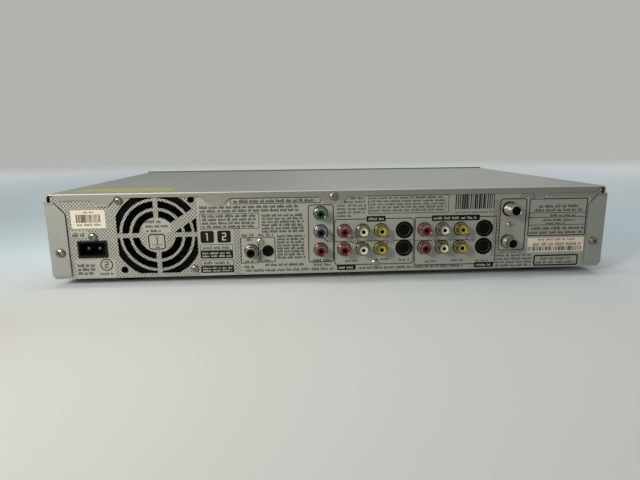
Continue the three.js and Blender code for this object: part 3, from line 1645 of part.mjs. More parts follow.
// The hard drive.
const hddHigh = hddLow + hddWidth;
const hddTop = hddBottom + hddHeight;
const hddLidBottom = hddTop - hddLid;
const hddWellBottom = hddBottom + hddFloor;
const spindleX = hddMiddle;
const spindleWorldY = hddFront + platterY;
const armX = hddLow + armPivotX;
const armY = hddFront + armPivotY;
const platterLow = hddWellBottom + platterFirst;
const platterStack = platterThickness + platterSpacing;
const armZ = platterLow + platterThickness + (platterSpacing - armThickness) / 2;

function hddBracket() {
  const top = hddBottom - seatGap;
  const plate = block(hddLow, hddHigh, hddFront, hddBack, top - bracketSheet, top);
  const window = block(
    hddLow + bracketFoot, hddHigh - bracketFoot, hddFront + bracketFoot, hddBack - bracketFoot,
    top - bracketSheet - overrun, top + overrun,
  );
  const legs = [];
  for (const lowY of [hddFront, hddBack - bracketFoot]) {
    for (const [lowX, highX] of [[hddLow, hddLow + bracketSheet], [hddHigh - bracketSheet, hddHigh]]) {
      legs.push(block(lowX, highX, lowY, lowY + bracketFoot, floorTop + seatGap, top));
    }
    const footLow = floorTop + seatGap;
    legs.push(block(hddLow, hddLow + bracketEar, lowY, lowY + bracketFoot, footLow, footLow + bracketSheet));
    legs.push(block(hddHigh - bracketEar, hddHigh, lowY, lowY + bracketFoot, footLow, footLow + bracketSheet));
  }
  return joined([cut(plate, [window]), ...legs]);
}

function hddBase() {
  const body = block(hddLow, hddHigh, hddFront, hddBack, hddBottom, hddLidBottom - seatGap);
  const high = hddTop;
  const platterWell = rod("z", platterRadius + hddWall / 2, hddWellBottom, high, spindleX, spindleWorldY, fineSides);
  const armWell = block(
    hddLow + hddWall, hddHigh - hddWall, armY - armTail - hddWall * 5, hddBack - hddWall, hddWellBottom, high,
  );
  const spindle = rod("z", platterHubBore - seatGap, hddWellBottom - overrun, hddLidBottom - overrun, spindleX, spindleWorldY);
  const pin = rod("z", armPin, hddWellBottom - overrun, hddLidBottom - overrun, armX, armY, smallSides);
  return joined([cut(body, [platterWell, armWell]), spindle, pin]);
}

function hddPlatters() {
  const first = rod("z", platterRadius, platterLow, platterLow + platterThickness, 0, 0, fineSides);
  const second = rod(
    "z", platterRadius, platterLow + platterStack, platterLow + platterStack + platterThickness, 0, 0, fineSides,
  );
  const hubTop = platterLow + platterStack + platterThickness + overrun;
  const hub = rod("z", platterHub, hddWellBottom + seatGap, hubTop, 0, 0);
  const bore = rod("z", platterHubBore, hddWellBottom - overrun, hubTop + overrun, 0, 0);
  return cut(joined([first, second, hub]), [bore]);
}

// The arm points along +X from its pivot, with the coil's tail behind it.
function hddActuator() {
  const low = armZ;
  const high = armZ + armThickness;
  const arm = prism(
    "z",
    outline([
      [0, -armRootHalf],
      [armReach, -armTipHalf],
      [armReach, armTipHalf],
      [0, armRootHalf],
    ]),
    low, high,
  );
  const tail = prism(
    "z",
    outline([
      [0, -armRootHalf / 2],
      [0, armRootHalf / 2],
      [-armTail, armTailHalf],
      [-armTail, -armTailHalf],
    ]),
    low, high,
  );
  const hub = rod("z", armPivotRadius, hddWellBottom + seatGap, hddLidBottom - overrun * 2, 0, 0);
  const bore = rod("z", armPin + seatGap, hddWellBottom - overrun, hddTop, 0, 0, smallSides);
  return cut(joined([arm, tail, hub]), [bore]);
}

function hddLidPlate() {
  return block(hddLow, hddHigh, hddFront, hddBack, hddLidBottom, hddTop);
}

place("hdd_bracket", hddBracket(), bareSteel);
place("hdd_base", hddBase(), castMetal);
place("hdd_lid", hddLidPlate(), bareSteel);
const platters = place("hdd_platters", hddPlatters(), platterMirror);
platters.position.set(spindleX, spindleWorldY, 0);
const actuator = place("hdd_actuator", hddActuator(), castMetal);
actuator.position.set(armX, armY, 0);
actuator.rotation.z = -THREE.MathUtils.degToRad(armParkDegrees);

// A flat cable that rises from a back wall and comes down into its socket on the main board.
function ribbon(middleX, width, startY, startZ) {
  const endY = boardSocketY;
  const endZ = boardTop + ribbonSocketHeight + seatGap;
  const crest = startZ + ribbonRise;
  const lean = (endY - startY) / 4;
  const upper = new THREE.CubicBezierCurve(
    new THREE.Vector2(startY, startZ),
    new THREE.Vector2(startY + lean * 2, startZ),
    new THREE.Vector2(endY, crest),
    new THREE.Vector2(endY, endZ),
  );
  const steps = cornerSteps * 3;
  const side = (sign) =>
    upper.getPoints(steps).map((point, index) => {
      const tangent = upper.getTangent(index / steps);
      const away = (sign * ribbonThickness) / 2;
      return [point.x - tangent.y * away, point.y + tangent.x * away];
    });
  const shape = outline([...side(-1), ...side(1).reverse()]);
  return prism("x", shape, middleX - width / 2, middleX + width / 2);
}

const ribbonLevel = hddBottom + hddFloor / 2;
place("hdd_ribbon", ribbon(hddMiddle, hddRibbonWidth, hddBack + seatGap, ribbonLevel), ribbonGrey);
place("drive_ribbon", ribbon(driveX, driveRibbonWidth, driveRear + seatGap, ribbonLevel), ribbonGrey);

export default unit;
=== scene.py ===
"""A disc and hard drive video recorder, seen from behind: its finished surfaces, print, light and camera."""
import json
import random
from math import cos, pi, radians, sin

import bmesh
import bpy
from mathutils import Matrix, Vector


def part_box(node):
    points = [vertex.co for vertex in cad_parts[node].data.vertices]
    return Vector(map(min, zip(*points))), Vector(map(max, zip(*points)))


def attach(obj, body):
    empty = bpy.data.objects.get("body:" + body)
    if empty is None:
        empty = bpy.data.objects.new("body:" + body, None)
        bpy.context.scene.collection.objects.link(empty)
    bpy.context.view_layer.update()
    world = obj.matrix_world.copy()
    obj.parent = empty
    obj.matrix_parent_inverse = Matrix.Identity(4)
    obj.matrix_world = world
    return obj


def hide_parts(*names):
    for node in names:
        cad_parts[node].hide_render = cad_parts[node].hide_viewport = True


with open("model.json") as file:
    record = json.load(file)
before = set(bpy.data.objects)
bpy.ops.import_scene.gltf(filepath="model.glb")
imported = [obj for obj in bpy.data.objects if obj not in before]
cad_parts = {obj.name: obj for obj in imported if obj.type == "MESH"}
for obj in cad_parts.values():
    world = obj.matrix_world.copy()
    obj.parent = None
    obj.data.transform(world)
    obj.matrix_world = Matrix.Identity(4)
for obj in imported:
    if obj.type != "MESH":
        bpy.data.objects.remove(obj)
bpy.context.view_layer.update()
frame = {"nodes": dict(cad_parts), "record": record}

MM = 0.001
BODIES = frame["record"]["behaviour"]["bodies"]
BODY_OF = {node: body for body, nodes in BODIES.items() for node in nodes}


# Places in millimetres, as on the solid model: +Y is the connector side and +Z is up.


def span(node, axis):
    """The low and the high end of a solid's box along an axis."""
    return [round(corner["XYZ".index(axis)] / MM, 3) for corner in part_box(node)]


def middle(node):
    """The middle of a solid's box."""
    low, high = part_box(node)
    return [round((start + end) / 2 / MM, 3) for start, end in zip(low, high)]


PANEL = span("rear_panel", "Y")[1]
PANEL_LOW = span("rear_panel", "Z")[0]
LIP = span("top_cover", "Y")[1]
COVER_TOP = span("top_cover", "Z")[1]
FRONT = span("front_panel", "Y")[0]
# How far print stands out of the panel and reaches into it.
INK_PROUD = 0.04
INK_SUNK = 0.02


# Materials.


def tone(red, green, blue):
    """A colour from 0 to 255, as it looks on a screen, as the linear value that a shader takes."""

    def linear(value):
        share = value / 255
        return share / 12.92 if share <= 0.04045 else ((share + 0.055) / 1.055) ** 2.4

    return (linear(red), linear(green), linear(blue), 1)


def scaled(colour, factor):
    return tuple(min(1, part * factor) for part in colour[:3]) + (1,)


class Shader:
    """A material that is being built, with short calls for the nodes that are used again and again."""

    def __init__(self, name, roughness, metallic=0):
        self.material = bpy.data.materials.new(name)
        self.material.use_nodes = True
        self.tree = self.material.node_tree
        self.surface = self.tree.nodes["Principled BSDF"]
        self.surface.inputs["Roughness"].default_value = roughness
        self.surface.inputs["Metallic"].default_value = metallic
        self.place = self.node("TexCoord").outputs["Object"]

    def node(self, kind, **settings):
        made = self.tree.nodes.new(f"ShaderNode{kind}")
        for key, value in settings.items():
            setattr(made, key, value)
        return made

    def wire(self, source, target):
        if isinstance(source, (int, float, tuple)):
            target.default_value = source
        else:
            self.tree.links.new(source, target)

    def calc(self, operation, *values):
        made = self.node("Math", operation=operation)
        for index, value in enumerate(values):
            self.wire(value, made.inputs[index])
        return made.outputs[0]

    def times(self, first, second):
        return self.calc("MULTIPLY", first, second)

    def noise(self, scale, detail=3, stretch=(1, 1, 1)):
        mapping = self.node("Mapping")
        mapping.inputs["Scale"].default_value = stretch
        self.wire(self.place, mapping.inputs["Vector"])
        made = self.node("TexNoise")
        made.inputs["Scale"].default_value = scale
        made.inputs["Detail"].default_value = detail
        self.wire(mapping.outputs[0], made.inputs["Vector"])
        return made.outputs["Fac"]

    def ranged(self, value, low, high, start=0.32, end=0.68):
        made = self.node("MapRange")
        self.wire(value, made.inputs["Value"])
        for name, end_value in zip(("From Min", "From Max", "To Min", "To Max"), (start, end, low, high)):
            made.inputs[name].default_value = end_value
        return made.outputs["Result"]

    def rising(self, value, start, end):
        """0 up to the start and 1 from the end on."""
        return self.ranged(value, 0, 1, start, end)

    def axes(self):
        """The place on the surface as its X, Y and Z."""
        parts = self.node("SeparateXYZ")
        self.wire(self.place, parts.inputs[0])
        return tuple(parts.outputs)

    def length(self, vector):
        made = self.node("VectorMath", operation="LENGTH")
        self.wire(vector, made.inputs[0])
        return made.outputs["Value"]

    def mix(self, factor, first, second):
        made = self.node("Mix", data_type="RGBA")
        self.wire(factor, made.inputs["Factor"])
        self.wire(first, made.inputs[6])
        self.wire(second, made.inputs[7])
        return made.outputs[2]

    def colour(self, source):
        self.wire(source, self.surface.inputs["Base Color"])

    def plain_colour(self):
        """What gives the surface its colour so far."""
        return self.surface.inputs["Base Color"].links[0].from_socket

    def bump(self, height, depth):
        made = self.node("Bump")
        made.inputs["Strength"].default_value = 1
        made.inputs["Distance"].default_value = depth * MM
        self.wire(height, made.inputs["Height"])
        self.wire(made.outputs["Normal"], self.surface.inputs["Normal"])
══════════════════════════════
--- Problem to work on ---
Extract the span of lines that starts with the line containing "const ribbonLevel = hddBottom + hddFloor / 2;" and ends with the line containing "if empty is". Keep it exact and add nothing.

--- Task solution ---
const ribbonLevel = hddBottom + hddFloor / 2;
place("hdd_ribbon", ribbon(hddMiddle, hddRibbonWidth, hddBack + seatGap, ribbonLevel), ribbonGrey);
place("drive_ribbon", ribbon(driveX, driveRibbonWidth, driveRear + seatGap, ribbonLevel), ribbonGrey);

export default unit;
=== scene.py ===
"""A disc and hard drive video recorder, seen from behind: its finished surfaces, print, light and camera."""
import json
import random
from math import cos, pi, radians, sin

import bmesh
import bpy
from mathutils import Matrix, Vector


def part_box(node):
    points = [vertex.co for vertex in cad_parts[node].data.vertices]
    return Vector(map(min, zip(*points))), Vector(map(max, zip(*points)))


def attach(obj, body):
    empty = bpy.data.objects.get("body:" + body)
    if empty is None:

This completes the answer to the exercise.